* WHAT IS REQUIRED: Both the line containing "Write part 3" and the line containing "scene.camera = camera" belong in the answer, along with every line between them; print exactly those.

* TASK INPUT:
=-=-=

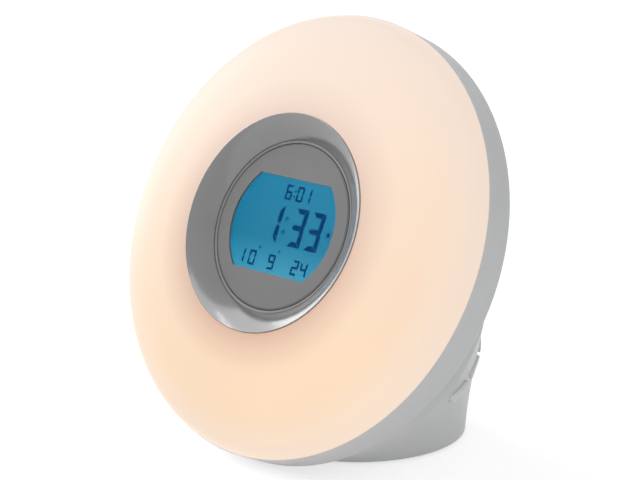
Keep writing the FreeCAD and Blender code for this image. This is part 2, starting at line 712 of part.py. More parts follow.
def diffuser():
    """The opal dome: arcs along an ellipse outside, a skirt with a snap bead and a neck round the cup."""
    wall = size("diffuser_wall")
    edge = size("disc_radius - diffuser_step")
    skirt_out = size("disc_radius - wall - fit_gap")
    skirt_in = skirt_out - wall
    neck_in = size("cup_radius + fit_gap")
    neck_out = neck_in + wall
    neck_low = size("face_level - face_wall - shelf_wall")
    bead, half_bead = -size("skirt_depth - hook_height"), size("hook_height") / 2
    arcs = 3
    turns = [dome_turn(neck_in) * k / (2 * arcs) for k in range(2 * arcs + 1)]
    outside = [dome_point(turn) for turn in turns]
    edges = [Part.Arc(*outside[2 * k:2 * k + 3]).toShape() for k in range(arcs)]
    cones = 4
    first, last = dome_turn(skirt_in, "diffuser_wall"), dome_turn(neck_out, "diffuser_wall")
    inside = [dome_point(first + (last - first) * k / cones, "diffuser_wall") for k in range(cones + 1)]
    edges += run([
        outside[-1],
        Vector(neck_in, 0, neck_low),
        Vector(neck_out, 0, neck_low),
    ] + inside[::-1] + [
        Vector(skirt_in, 0, -size("skirt_depth")),
        Vector(skirt_out, 0, -size("skirt_depth")),
        Vector(skirt_out, 0, bead - half_bead),
        Vector(skirt_out + size("hook_reach"), 0, bead),
        Vector(skirt_out, 0, bead + half_bead),
        Vector(skirt_out, 0, 0),
        Vector(edge, 0, 0),
    ])
    item = fixed("diffuser", turned(edges))
    item.Placement = disc_frame()
    return sub_part(item, "diffuser")


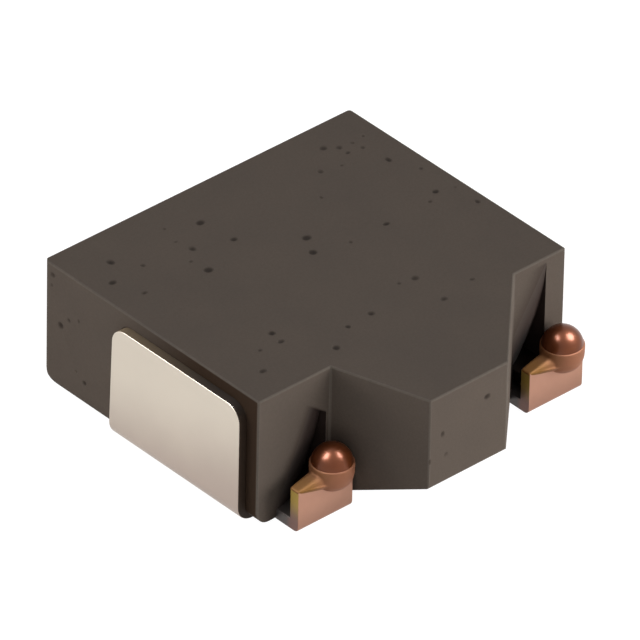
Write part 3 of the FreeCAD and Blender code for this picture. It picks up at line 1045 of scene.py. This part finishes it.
class INDUCTOR_OT_stage(bpy.types.Operator):
    """Set up the pale floor, the soft light and the camera"""
    bl_idname = "inductor.stage"
    bl_label = "Stage"

    def execute(self, context):
        stage = context.scene.inductor_stage
        self.camera(context.scene, stage)
        self.floor(stage)
        self.world(context.scene, stage)
        # Name, direction, distance and width in millimetres, power in watts
        self.lamp("left", (-1.0, 0.90, 0.30), 80, 60, 0.042)
        self.lamp("front", (0.68, -1.0, 0.30), 80, 60, 0.074)
        self.lamp("glint_left", (-0.54, 0.20, 0.82), 60, 36, 0.085, glint=True)
        self.lamp("glint_right", (0.47, -0.44, 0.76), 60, 36, 0.085, glint=True)
        context.scene.view_settings.view_transform = "Standard"
        return {"FINISHED"}

    def camera(self, scene, stage):
        """Long lens at the photograph's angle, aimed a little above the middle of the block."""
        turn = (Matrix.Rotation(stage.azimuth, 3, "Z")
                @ Matrix.Rotation(math.pi / 2 - stage.elevation, 3, "X")
                @ Matrix.Rotation(stage.roll, 3, "Z"))
        fitted = Vector((0, 0.169, 0.10)) * MM
        aside, above = -0.181 * MM, 1.161 * MM
        camera = linked("camera", bpy.data.cameras.new("camera"))
        camera.data.lens = stage.lens
        camera.data.clip_start = 1 * MM
        camera.data.clip_end = 10
        camera.matrix_world = turn.to_4x4()
        camera.location = fitted + turn @ Vector((aside, above, stage.distance))
        scene.camera = camera

    def floor(self, stage):
        """Pale floor that keeps the object's shadow and looks white to the camera elsewhere."""
        bpy.ops.mesh.primitive_plane_add(size=stage.floor_size, location=(0, 0, 0))
        floor = added("floor")
        finish = Finish("pale_floor", Roughness=0.9)
        finish.shader.inputs["Base Color"].default_value = finish.tint["floor"]
        finish.show_white(stage.floor_white, Value(finish, finish.shader.outputs[0]), "OUTPUT_MATERIAL")
        give(floor, finish.material)

    def world(self, scene, stage):
        """Soft light from all round, and white to the camera and in reflections."""
        world = bpy.data.worlds.new("studio")
        world.use_nodes = True
        scene.world = world
        studio = Nodes(world.node_tree)
        light = studio.found("BACKGROUND")
        light.inputs["Color"].default_value = (1, 1, 1, 1)
        light.inputs["Strength"].default_value = stage.soft_light
        studio.show_white(1.0, Value(studio, light.outputs[0]), "OUTPUT_WORLD")

    def lamp(self, name, towards, distance_mm, size_mm, power, glint=False):
        """A round lamp that aims at the object; a glint shows only in reflections, the others never do."""
        data = bpy.data.lights.new(name, "AREA")
        data.shape = "DISK"
        data.size = size_mm * MM
        data.energy = power
        lamp = linked(name, data)
        lamp.visible_diffuse = not glint
        lamp.visible_glossy = glint
        direction = Vector(towards).normalized()
        lamp.location = direction * distance_mm * MM
        lamp.rotation_euler = direction.to_track_quat("Z", "Y").to_euler()


class INDUCTOR_PT_panel(bpy.types.Panel):
    """Sizes, colours and steps of the inductor"""
    bl_idname = "INDUCTOR_PT_panel"
    bl_label = "Moulded power inductor"
    bl_space_type = "VIEW_3D"
    bl_region_type = "UI"
    bl_category = "Inductor"

    def draw(self, context):
        layout = self.layout
        for operator in OPERATORS:
            layout.operator(operator.bl_idname)
        for name, group in GROUPS.items():
            box = layout.box()
            box.label(text=name.replace("_", " "))
            for key in group.__annotations__:
                box.prop(getattr(context.scene, name), key)


GROUPS = {
    "inductor_block": BlockSettings,
    "inductor_terminal": TerminalSettings,
    "inductor_bead": BeadSettings,
    "inductor_finish": FinishSettings,
    "inductor_stage": StageSettings,
}
OPERATORS = (INDUCTOR_OT_block, INDUCTOR_OT_terminals, INDUCTOR_OT_beads, INDUCTOR_OT_wire,
             INDUCTOR_OT_stage)


def register():
    for cls in (*GROUPS.values(), *OPERATORS, INDUCTOR_PT_panel):
        bpy.utils.register_class(cls)
    for name, group in GROUPS.items():
        setattr(bpy.types.Scene, name, PointerProperty(type=group))


def unregister():
    for name in GROUPS:
        delattr(bpy.types.Scene, name)
    for cls in reversed((*GROUPS.values(), *OPERATORS, INDUCTOR_PT_panel)):
        bpy.utils.unregister_class(cls)


def main():
    register()
    bpy.ops.inductor.block()
    bpy.ops.inductor.terminals()
    bpy.ops.inductor.beads()
    bpy.ops.inductor.wire()
    bpy.ops.inductor.stage()


if __name__ == "__main__":
    main()
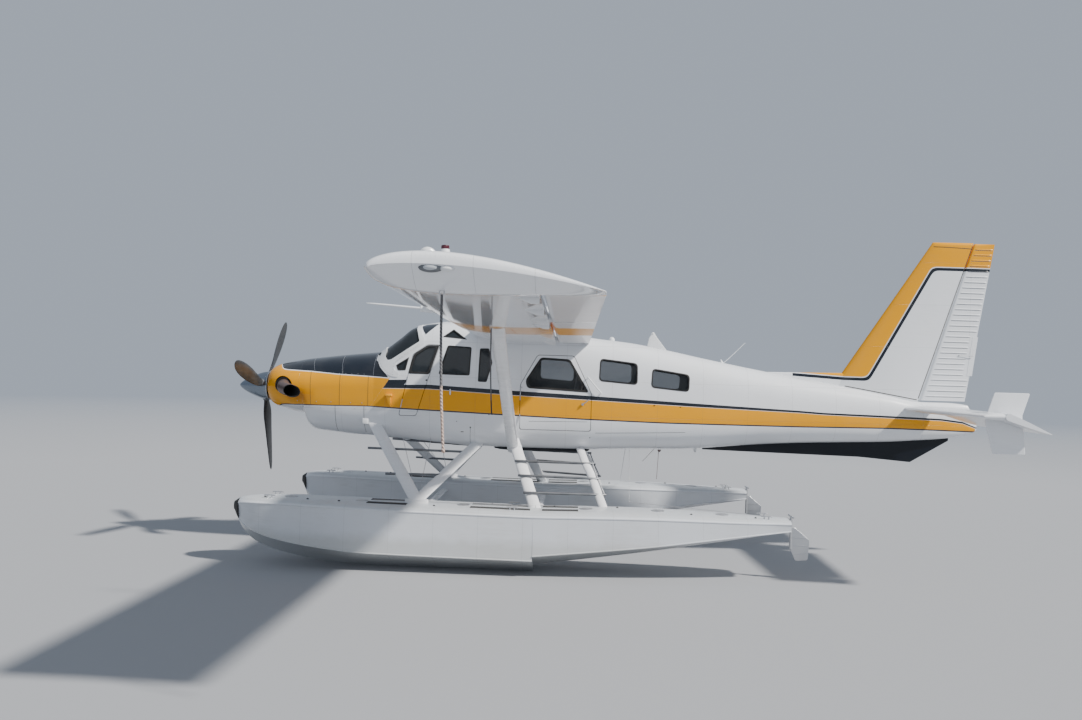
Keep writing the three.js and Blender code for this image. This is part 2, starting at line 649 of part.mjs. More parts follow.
function wingControl([inner, outer]) {
  return loft([inner, outer].map((y) => controlRing(wingStation(), WING_HINGE_X, wingPlace(y))));
}

// Hinge pins that carry a flap or an aileron between the wing's ribs
function hingePins([inner, outer]) {
  const ends = [inner, outer].map((y) => wingHinge(y));
  return ends.map((end, i) => {
    const reach = i === 0 ? -CONTROL_GAP + SEAM : CONTROL_GAP - SEAM;
    return bar([end.x, end.y, end.z], [end.x, end.y - reach, end.z], 24, 24, 10);
  });
}

function buildWing() {
  let wing = wingBody();
  for (const span of [FLAP_SPAN, AILERON_SPAN]) {
    wing = wing.subtract(controlBay(span));
  }
  wing = wing.subtract(hull(CABIN_STATIONS, 3000, 5400, -SEAM));
  const outside = box([3300, 5100], [-HALF_SPAN - 10, -340], [2700, 3500]);
  wing = wing.intersect(outside);
  const wingRight = mirrored(wing);
  const boom = bar([2807, -4500, 3112], [3440, -4500, 3068], 22, 22, 10);
  const mast = bar([3200, -4500, 3080], [3480, -4500, 3060], 40, 40, 10);
  wing = wing.add(boom).add(mast);
  for (const { top, radius } of Object.values(ROPES)) {
    const ring = bar([top[0], top[1], top[2] + SEAM], [top[0], top[1], top[2] + 90], 2 * radius + 6, 2 * radius + 6, 10);
    wing = wing.add(ring);
  }
  addPiece('wing_left', wing, 'white');
  addPiece('wing_right', wingRight, 'white');
  for (const [name, span] of [['flap', FLAP_SPAN], ['aileron', AILERON_SPAN]]) {
    const [inboard, outboard] = hingePins(span);
    addPair(name, wingControl(span).add(inboard).add(outboard), 'white');
  }
}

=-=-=

* REPLY:
Write part 3 of the FreeCAD and Blender code for this picture. It picks up at line 1045 of scene.py. This part finishes it.
class INDUCTOR_OT_stage(bpy.types.Operator):
    """Set up the pale floor, the soft light and the camera"""
    bl_idname = "inductor.stage"
    bl_label = "Stage"

    def execute(self, context):
        stage = context.scene.inductor_stage
        self.camera(context.scene, stage)
        self.floor(stage)
        self.world(context.scene, stage)
        # Name, direction, distance and width in millimetres, power in watts
        self.lamp("left", (-1.0, 0.90, 0.30), 80, 60, 0.042)
        self.lamp("front", (0.68, -1.0, 0.30), 80, 60, 0.074)
        self.lamp("glint_left", (-0.54, 0.20, 0.82), 60, 36, 0.085, glint=True)
        self.lamp("glint_right", (0.47, -0.44, 0.76), 60, 36, 0.085, glint=True)
        context.scene.view_settings.view_transform = "Standard"
        return {"FINISHED"}

    def camera(self, scene, stage):
        """Long lens at the photograph's angle, aimed a little above the middle of the block."""
        turn = (Matrix.Rotation(stage.azimuth, 3, "Z")
                @ Matrix.Rotation(math.pi / 2 - stage.elevation, 3, "X")
                @ Matrix.Rotation(stage.roll, 3, "Z"))
        fitted = Vector((0, 0.169, 0.10)) * MM
        aside, above = -0.181 * MM, 1.161 * MM
        camera = linked("camera", bpy.data.cameras.new("camera"))
        camera.data.lens = stage.lens
        camera.data.clip_start = 1 * MM
        camera.data.clip_end = 10
        camera.matrix_world = turn.to_4x4()
        camera.location = fitted + turn @ Vector((aside, above, stage.distance))
        scene.camera = camera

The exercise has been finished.